The initial phases of resource management outside of combat have a pretty steep learning curve; my first game I didn’t know how important satellites were and ended up starved for resources. Even once I had most of the world covered and was bringing in lots of alien parts, I couldn’t move too fast due to credit limitations. Spent a lot of time waiting for the paycheck at the end of the month, up until the very end of the game when I had to wait on building the last couple of facilities. I managed to finish all the research and foundry projects while waiting on the building, though I never used several of the things I unlocked, like SHIVs or the archangel armor.

Later on in the game, I was getting pretty tired of the same combat missions over and over. Rescue some dude, loot the downed alien ship, save the civilians, rinse and repeat. I probably did a month or so longer of game-time than necessary because of the aforementioned psi armor issue, but even taking that into account, it felt like the game went on forever. Steam says 30 hours played; probably 25 of those were a lot of fun, and 5 were a grind.

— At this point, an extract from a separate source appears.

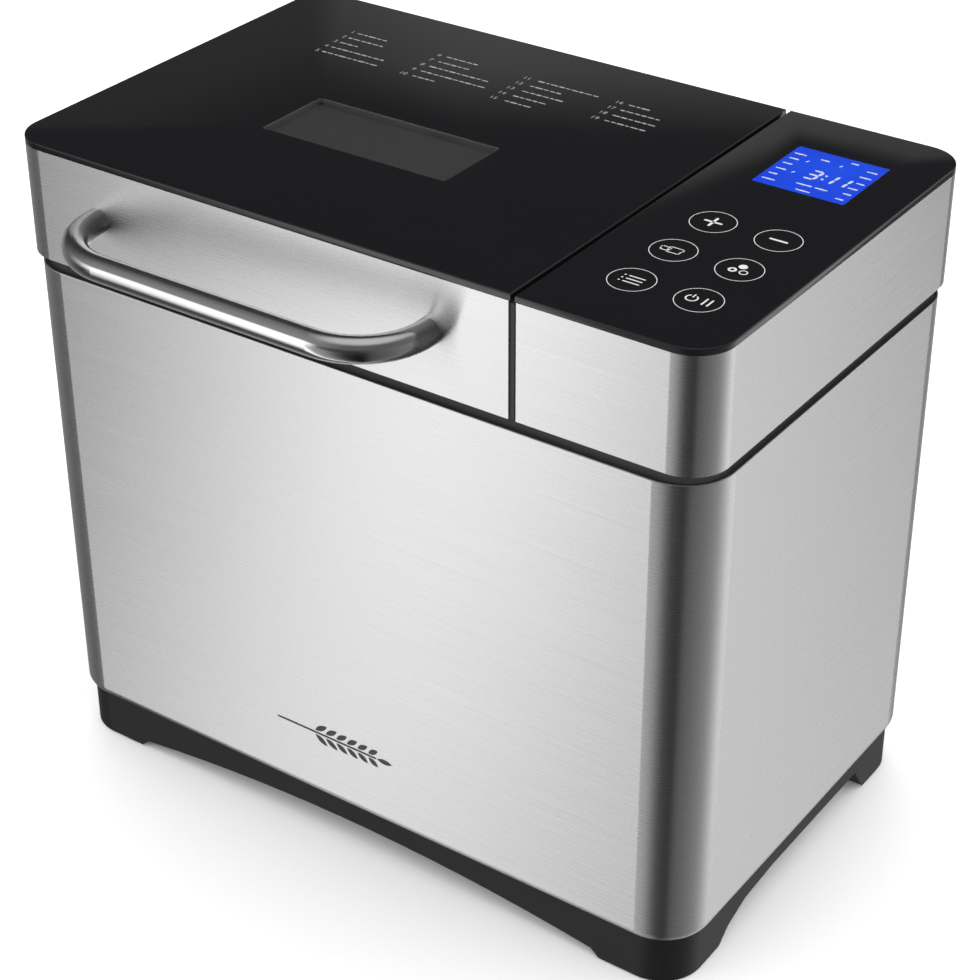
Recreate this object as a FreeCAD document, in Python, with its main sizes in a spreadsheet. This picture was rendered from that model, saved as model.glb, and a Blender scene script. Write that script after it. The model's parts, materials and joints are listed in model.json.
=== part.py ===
import FreeCAD, Part
import math
import os
import re
import Sketcher

# A bread machine: a steel-wrapped body on a black base, a glass-topped lid hinged at the back left,
# a fixed glass control panel on the right, and the pan, heater and belt drive inside.
# Millimetres, +X right, +Y back, +Z up. The origin is on the floor, under the middle of the
# outer box that holds the body and the handle.

DOC = FreeCAD.newDocument("bread_machine")
SHEET = DOC.addObject("Spreadsheet::Sheet", "sizes")
NODES = []

# Driving sizes, each one set by itself.
SIZES = {
    # outer form, and how far a cutter reaches past what it cuts
    "body_width": 360.0,
    "body_depth": 220.4,
    "total_height": 323.3,
    "corner_radius": 18.0,
    "housing_corner": 24.0,
    "sheet_steel": 0.8,
    "housing_bottom": 25.0,
    "lip_depth": 6.5,
    "lip_radius": 5.0,
    "skirt_height": 53.3,
    "deck_gap": 5.5,
    "overcut": 1.0,
    "glass_thickness": 3.1,
    "glass_bevel": 0.5,
    # seam between lid and panel
    "panel_width": 89.5,
    "seam_lid_side": 1.9,
    "seam_panel_side": 1.7,
    "seam_glass_side": 1.1,
    "end_cap": 2.5,
    "end_cap_drop": 1.2,
    # base
    "base_inset": 3.0,
    "base_wall": 3.0,
    "base_clear": 1.0,
    "base_floor": 16.0,
    "base_plate": 2.5,
    "upstand_inset": 7.0,
    "upstand_wall": 2.4,
    "upstand_height": 20.0,
    "foot_width": 38.5,
    "foot_front": 35.0,
    "foot_back": 38.0,
    "foot_ramp": 6.5,
    "foot_step": 4.8,
    "arch_height": 14.0,
    "side_arch_height": 15.4,
    "side_arch_run": 50.0,
    "side_arch_knee": 13.4,
    "side_arch_toe": 2.0,
    "side_arch_lean": 9.0,
    "pad_radius": 10.0,
    "pad_height": 3.0,
    "pad_setback": 18.0,
    "gland_radius": 7.0,
    "gland_flange": 3.0,
    "gland_bore": 3.6,
    "gland_length": 15.0,
    "gland_setback": 45.0,
    "gland_height": 62.0,
    # deck
    "deck_plate": 3.0,
    "band_inset": 2.5,
    "band_wall": 3.0,
    "lid_rest": 0.5,
    "wire_hole_width": 44.0,
    "wire_hole_depth": 90.0,
    "vent_width": 4.0,
    "vent_height": 36.0,
    "vent_pitch": 9.0,
    "vent_count": 11.0,
    "vent_corner": 1.9,
    # hinge
    "hinge_setback": 7.0,
    "hinge_rise": 3.1,
    "ear_side": 52.0,
    "ear_width": 12.0,
    "ear_radius": 4.5,
    "pin_radius": 2.0,
    "pin_clear": 0.05,
    "boss_width": 6.0,
    "boss_clear": 0.5,
    "boss_reach": 5.0,
    "notch_clear": 1.0,
    "notch_rise": 6.0,
    "swing_room": 8.5,
    # lid inside
    "frame_wall": 2.2,
    "frame_web": 2.0,
    "window_width": 100.0,
    "window_depth": 42.0,
    "window_right": 2.75,
    "window_forward": 19.75,
    "window_corner": 4.0,
    "window_clear": 0.5,
    "tunnel_wall": 2.0,
    "pane_margin": 4.0,
    "pane_thickness": 3.0,
    "gasket_height": 1.0,
    "gasket_lip": 2.0,
    "liner_sheet": 0.8,
    "liner_rise": 0.6,
    "liner_drop": 2.5,
    "liner_room": 4.0,
    "liner_setback": 8.0,
    # handle
    "handle_side": 51.0,
    "handle_width": 179.0,
    "handle_drop": 28.3,
    "handle_reach": 34.0,
    "handle_bend": 32.0,
    "handle_tube": 12.0,
    "handle_bore": 9.2,
    "handle_plug": 8.0,
    "handle_plug_bite": 0.3,
    "handle_plug_end": 2.0,
    "handle_block": 16.0,
    "handle_block_depth": 10.0,
    "handle_screw": 2.0,
    "handle_screw_head": 4.0,
    "handle_screw_head_height": 2.4,
    # panel inside
    "display_width": 44.2,
    "display_depth": 43.4,
    "display_right": 44.0,
    "display_back": 34.4,
    "board_depth_below": 8.4,
    "board_thickness": 1.6,
    "key_first_right": 58.3,
    "key_column": 30.5,
    "key_first_front": 37.2,
    "key_row": 31.5,
    "key_spring": 6.5,
    "key_spring_wall": 1.5,
    "carrier_wall": 2.0,
    "carrier_setback": 16.0,
    "carrier_width": 110.0,
    "carrier_height": 108.0,
    "standoff_radius": 3.0,
    "standoff_height": 5.0,
    "standoff_margin": 8.0,
    "power_board_width": 96.0,
    "power_board_height": 84.0,
    "capacitor_radius": 9.0,
    "capacitor_height": 22.0,
    "relay_width": 20.0,
    "relay_height": 16.0,
    "relay_depth": 15.0,
    # baking chamber
    "chamber_side_gap": 24.0,
    "chamber_front_gap": 16.0,
    "chamber_back_gap": 34.0,
    "chamber_wall": 1.0,
    "chamber_floor": 66.0,
    "chamber_corner": 22.0,
    "chamber_flange": 7.0,
    "chamber_fit": 0.3,
    "flange_screw": 1.6,
    "flange_screw_head": 2.9,
    "flange_screw_head_height": 1.0,
    "flange_screw_inset": 8.0,
    # heater
    "heater_radius": 3.25,
    "heater_inset": 11.0,
    "heater_rise": 17.0,
    "heater_bend": 7.5,
    "heater_gap": 24.0,
    "heater_end": 12.0,
    "clip_width": 8.0,
    "clip_margin": 2.5,
    "ceramic_radius": 6.5,
    "ceramic_out": 7.0,
    "ceramic_in": 3.0,
    "ceramic_shoulder": 1.5,
    "probe_radius": 3.0,
    "probe_out": 10.0,
    "probe_in": 8.0,
    "probe_rise": 60.0,
    "probe_collar": 2.0,
    "fuse_width": 26.0,
    "fuse_height": 12.0,
    "fuse_depth": 8.0,
    "fuse_plate": 1.0,
    "fuse_rise": 92.0,
    # bread pan
    "pan_raise": 16.0,
    "pan_headroom": 61.4,
    "pan_side_gap": 27.0,
    "pan_end_gap": 22.0,
    "pan_wall": 1.2,
    "pan_draft": 4.0,
    "pan_corner": 20.0,
    "pan_floor_radius": 8.0,
    "rim_width": 3.0,
    "rim_height": 3.0,
    "foot_ring_radius": 40.0,
    "foot_ring_wall": 3.0,
    "foot_ring_gap": 0.3,
    "socket_fit": 0.4,
    "socket_wall": 4.0,
    "socket_height": 9.0,
    "spring_sheet": 0.8,
    "spring_width": 14.0,
    "spring_height": 11.0,
    "spring_foot": 7.0,
    "spring_fit": 0.4,
    # bail
    "bail_radius": 2.0,
    "bail_reach": 48.0,
    "bail_bend": 14.0,
    "bail_rise": 7.0,
    "bail_pin_grip": 2.0,
    "ear_sheet": 1.2,
    "pan_ear_width": 16.0,
    "pan_ear_drop": 16.0,
    "pan_ear_margin": 2.5,
    "pan_ear_corner": 3.0,
    "bail_side_gap": 1.0,
    "rivet_radius": 2.2,
    "rivet_head": 1.2,
    "rivet_head_lip": 0.8,
    "rivet_spread": 5.0,
    "rivet_drop": 6.2,
    "rivet_slack": 0.6,
    # couplings and paddle
    "shaft_radius": 4.0,
    "running_gap": 0.05,
    "bush_radius": 10.0,
    "bush_below": 6.0,
    "bush_above": 5.0,
    "seal_radius": 7.0,
    "seal_height": 2.0,
    "shaft_above": 27.0,
    "pan_coupling_rise": 4.5,
    "pan_coupling_height": 4.0,
    "pan_coupling_hub": 8.0,
    "pan_coupling_arm": 16.0,
    "pan_coupling_width": 6.0,
    "drive_disc_radius": 17.0,
    "drive_disc_rise": 2.0,
    "drive_disc_height": 2.5,
    "drive_lug_in": 11.5,
    "drive_lug_out": 16.5,
    "drive_lug_width": 5.0,
    "drive_lug_height": 4.5,
    "paddle_gap": 0.6,
    "paddle_hub": 8.5,
    "paddle_height": 26.0,
    "paddle_bore_depth": 22.0,
    "paddle_reach": 44.0,
    "paddle_root": 7.0,
    "paddle_tip": 3.5,
    "paddle_belly": 26.0,
    "paddle_shoulder": 3.0,
    "paddle_end_height": 11.7,
    # drive train
    "drive_hole": 6.0,
    "drive_flange_radius": 27.0,
    "drive_flange": 3.0,
    "drive_boss_radius": 12.0,
    "drive_boss_height": 19.0,
    "drive_seat": 8.0,
    "drive_bush_height": 7.0,
    "pulley_bottom": 28.0,
    "pulley_height": 12.0,
    "pulley_flange": 2.0,
    "pulley_groove": 2.0,
    "pulley_radius": 55.0,
    "pulley_hub": 10.0,
    "pulley_web": 4.0,
    "pulley_rim": 6.0,
    "pulley_hole": 9.0,
    "pulley_hole_circle": 29.0,
    "shaft_end": 3.0,
    "belt_gap": 0.25,
    "belt_thickness": 2.0,
    "belt_edge_gap": 0.5,
    "motor_right": 1.0,
    "motor_back": 10.0,
    "motor_radius": 32.0,
    "motor_height": 62.0,
    "motor_shaft": 3.0,
    "motor_shaft_tip": 2.0,
    "motor_nose": 5.0,
    "motor_nose_gap": 0.5,
    "motor_pulley_radius": 11.0,
    "bracket_bottom": 46.0,
    "bracket_sheet": 2.0,
    "bracket_width": 72.0,
    "bracket_depth": 84.0,
    "bracket_hole": 13.0,
    "post_radius": 5.0,
    "post_margin": 7.0,
    "motor_screw": 2.0,
    "motor_screw_head": 3.6,
    "motor_screw_head_height": 2.4,
    "motor_screw_depth": 10.0,
}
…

I really didn’t like the final mission design, either. Every mission you get up until then gives you freedom of movement. There are some restrictions, obviously, but almost every area has a couple of different approach options, and you can use those to your advantage to set up crossfire, decoy enemies into moving into your sniper coverage, etc. But in the last mission, you have to go in a straight line. There’s a few areas that invisibly narrow to a single map square that your entire squad must pass through, funneling you into a small area that might as well be a shooting gallery. The very last area is the worst offender. Cover is pretty sparse, too, so basically your only option is to run in guns blazing and hope for the best. I don’t mind a final mission being challenging, but I don’t like that it’s so much different than the rest of the game. All those tactics I learned through the game were useless for a large portion of the last mission, and that made it feel cheap, almost like a last minute addition that they couldn’t bother to flesh out properly.

Bottom line, it’s a fun game and I’m glad to have played it. It has it’s faults but the vast majority of the game was enjoyable. But the parts that I didn’t like were bad enough that I have no desire to play it again, at least not anytime soon.

The last mission wasn’t very good and there isn’t a lot of replay value in the game. They need to release an editor and let the mod makers go at it.

Yeah, the final mission was very weak (I’m being kind here), especially in comparison to the outstanding last mission in the original xcom.